### [JOB]
In the material below, find each line holding the string "caption" and copy it.

### [THE RECORDS]

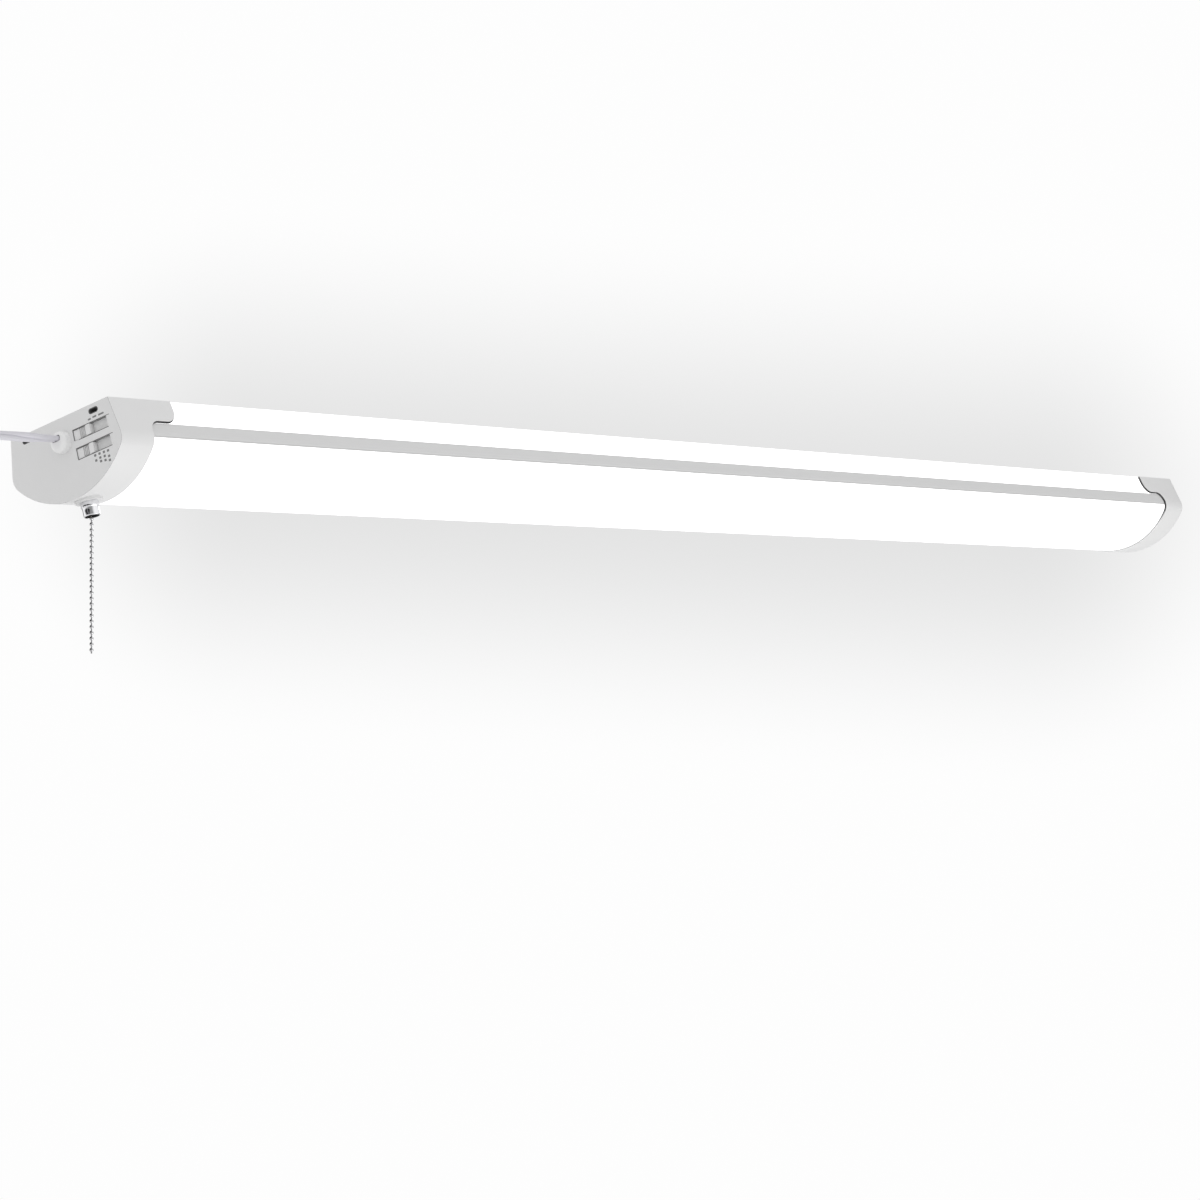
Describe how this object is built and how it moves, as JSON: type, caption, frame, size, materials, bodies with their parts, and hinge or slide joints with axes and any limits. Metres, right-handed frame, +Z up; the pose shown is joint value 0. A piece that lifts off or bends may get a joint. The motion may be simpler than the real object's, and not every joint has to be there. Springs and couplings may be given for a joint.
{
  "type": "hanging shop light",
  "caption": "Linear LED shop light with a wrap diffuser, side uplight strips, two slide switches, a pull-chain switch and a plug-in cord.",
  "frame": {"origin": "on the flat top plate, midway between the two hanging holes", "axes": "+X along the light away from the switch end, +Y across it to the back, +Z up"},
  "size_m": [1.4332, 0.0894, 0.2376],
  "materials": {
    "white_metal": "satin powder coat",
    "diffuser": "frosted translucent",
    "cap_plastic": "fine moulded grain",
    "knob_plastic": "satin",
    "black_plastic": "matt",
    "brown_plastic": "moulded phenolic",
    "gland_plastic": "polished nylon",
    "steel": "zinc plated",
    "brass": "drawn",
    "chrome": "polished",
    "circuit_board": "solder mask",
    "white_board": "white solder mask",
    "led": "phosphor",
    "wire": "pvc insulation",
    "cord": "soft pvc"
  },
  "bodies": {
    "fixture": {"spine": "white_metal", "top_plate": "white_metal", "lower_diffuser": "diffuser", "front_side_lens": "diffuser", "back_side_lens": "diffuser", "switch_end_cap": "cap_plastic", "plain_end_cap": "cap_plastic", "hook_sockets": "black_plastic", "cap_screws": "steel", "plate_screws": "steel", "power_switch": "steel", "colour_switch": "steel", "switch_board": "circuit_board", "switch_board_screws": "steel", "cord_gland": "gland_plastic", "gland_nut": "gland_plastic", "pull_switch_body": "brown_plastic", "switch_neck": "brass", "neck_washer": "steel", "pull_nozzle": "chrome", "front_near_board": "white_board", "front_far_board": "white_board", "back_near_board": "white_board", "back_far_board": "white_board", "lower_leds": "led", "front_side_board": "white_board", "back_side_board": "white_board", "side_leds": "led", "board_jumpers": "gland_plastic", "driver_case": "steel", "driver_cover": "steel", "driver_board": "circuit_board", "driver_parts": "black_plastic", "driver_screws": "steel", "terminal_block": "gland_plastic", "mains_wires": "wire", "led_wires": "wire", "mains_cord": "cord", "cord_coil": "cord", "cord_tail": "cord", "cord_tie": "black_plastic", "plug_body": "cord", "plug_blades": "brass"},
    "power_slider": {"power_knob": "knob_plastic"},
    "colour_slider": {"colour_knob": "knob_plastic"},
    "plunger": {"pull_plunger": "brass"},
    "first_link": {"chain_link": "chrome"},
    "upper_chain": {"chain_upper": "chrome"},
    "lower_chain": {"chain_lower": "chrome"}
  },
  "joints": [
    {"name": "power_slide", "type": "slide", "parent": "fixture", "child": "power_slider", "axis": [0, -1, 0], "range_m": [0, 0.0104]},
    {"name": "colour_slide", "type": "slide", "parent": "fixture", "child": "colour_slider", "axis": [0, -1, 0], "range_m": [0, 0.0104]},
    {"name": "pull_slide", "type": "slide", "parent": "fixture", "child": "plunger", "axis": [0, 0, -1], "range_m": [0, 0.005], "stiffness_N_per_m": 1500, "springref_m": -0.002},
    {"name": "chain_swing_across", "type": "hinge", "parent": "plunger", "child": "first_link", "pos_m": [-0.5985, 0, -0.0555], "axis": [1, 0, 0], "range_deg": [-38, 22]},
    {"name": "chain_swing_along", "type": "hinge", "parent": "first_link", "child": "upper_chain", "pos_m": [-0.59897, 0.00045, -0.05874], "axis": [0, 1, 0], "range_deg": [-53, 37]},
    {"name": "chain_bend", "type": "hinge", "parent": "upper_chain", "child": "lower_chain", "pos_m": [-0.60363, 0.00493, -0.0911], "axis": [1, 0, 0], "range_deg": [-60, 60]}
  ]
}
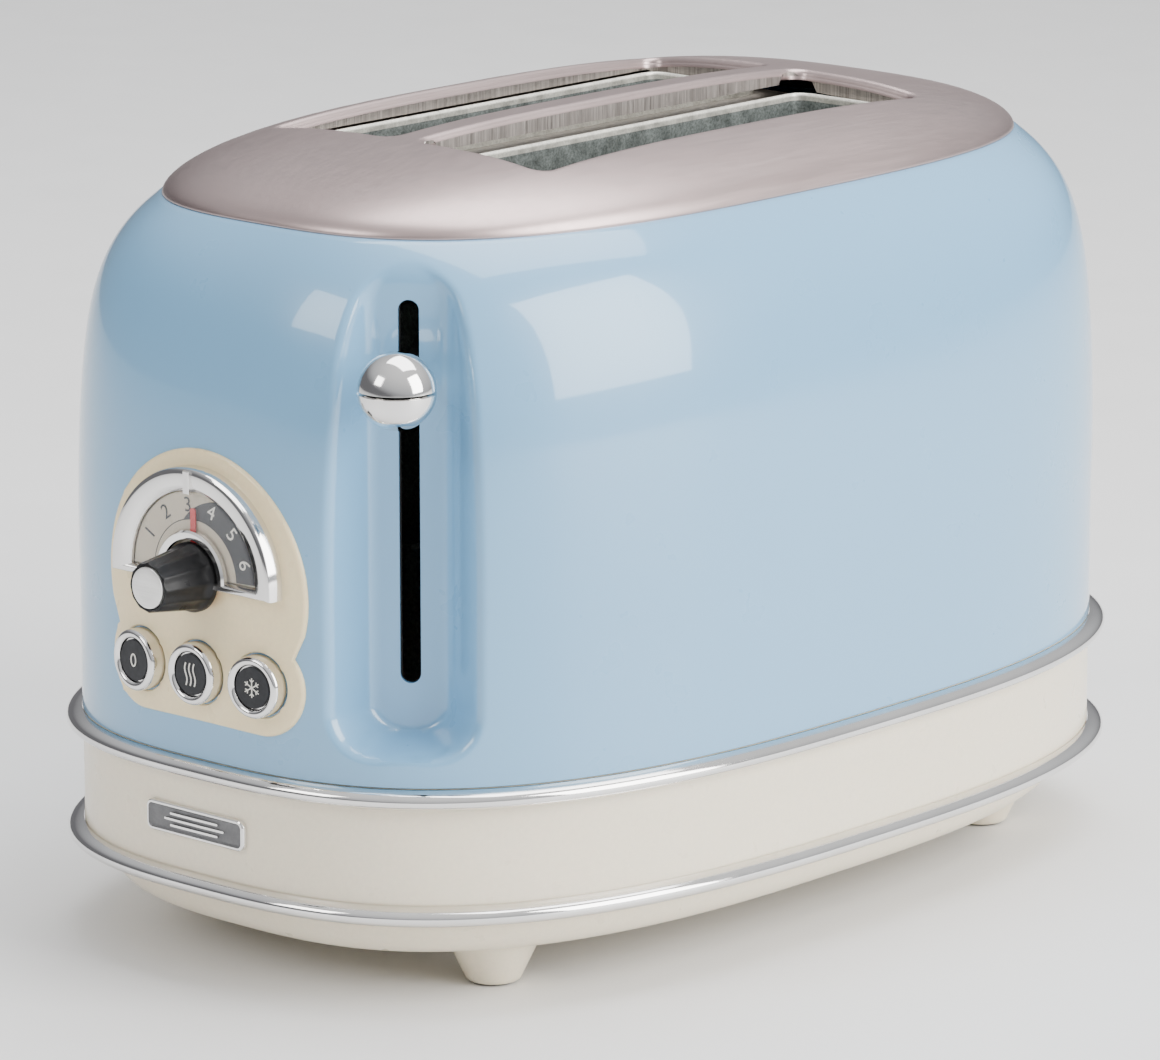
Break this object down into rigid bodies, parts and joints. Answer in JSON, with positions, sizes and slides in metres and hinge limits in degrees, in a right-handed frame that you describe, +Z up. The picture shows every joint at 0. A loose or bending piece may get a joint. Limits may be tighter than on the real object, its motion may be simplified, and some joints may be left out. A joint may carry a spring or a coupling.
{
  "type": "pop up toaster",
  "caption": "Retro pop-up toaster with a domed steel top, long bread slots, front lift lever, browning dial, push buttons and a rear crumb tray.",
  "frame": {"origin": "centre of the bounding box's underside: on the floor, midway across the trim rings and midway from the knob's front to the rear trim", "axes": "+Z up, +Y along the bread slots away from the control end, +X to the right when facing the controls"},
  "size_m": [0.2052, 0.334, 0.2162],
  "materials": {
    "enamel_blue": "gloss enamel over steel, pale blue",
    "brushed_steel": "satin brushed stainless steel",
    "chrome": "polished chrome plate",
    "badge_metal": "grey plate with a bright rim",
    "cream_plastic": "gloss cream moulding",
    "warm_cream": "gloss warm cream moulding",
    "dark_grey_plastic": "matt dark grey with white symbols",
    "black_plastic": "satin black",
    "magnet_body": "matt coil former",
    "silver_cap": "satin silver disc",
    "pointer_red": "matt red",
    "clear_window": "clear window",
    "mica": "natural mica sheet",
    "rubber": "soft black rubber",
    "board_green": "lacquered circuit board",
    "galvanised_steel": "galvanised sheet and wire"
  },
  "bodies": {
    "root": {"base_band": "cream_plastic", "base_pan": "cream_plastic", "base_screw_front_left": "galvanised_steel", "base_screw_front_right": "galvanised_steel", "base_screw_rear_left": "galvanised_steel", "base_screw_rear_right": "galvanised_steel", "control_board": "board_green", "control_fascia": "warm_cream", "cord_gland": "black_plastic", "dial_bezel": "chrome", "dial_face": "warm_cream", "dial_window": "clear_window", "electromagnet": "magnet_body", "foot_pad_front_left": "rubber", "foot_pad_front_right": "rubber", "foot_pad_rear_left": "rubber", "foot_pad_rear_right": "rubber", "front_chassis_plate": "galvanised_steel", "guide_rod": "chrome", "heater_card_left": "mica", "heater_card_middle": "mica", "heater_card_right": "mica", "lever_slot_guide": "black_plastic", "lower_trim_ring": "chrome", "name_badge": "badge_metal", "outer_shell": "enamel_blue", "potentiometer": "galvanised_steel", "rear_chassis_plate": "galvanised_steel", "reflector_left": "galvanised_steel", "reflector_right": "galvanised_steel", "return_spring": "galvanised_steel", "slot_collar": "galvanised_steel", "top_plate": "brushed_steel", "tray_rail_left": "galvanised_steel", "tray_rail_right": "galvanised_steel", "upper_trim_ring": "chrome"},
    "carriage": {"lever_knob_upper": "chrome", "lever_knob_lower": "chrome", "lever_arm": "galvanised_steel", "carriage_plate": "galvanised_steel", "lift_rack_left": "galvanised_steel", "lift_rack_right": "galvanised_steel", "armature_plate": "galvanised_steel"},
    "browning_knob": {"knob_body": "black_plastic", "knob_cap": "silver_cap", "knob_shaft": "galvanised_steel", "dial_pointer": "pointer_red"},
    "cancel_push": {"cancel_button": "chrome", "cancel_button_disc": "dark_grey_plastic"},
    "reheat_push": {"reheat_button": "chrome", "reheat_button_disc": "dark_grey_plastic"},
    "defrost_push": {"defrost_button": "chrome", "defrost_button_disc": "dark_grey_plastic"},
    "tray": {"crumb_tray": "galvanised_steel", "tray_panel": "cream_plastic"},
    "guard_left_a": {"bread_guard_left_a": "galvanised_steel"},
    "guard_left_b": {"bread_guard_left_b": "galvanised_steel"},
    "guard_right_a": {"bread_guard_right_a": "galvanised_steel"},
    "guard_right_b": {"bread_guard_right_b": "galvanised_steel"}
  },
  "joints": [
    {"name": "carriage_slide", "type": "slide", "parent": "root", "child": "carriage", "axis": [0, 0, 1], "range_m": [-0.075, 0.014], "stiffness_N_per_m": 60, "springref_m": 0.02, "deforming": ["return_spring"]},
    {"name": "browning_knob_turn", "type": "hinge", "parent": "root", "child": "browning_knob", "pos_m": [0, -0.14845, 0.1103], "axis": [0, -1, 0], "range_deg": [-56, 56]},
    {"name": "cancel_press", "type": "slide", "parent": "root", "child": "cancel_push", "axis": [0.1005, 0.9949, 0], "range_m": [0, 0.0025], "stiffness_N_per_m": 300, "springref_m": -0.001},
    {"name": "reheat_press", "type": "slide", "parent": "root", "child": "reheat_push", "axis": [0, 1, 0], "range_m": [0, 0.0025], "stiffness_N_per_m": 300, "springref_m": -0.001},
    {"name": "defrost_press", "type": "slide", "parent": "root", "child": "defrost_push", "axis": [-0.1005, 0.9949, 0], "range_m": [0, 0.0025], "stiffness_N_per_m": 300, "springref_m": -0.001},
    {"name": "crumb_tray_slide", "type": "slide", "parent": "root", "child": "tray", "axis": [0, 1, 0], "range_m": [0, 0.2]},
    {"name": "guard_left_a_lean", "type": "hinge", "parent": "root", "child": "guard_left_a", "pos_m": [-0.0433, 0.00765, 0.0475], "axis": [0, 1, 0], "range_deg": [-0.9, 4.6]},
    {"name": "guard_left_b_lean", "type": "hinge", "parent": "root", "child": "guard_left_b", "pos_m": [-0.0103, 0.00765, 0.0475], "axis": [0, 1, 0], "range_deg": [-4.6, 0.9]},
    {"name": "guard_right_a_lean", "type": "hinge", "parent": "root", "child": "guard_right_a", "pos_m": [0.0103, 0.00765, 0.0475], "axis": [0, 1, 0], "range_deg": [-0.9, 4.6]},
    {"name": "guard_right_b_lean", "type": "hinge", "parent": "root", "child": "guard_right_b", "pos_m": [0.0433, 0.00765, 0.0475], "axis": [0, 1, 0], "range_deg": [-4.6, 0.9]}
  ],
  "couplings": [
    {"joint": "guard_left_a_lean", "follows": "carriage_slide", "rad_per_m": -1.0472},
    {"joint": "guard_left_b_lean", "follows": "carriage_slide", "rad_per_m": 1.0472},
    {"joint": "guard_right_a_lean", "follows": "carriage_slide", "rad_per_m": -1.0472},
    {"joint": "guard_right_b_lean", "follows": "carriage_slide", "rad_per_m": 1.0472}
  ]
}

### [EXERCISE RESULT]
Describe how this object is built and how it moves, as JSON: type, caption, frame, size, materials, bodies with their parts, and hinge or slide joints with axes and any limits. Metres, right-handed frame, +Z up; the pose shown is joint value 0. A piece that lifts off or bends may get a joint. The motion may be simpler than the real object's, and not every joint has to be there. Springs and couplings may be given for a joint.
  "caption": "Linear LED shop light with a wrap diffuser, side uplight strips, two slide switches, a pull-chain switch and a plug-in cord.",
  "caption": "Retro pop-up toaster with a domed steel top, long bread slots, front lift lever, browning dial, push buttons and a rear crumb tray.",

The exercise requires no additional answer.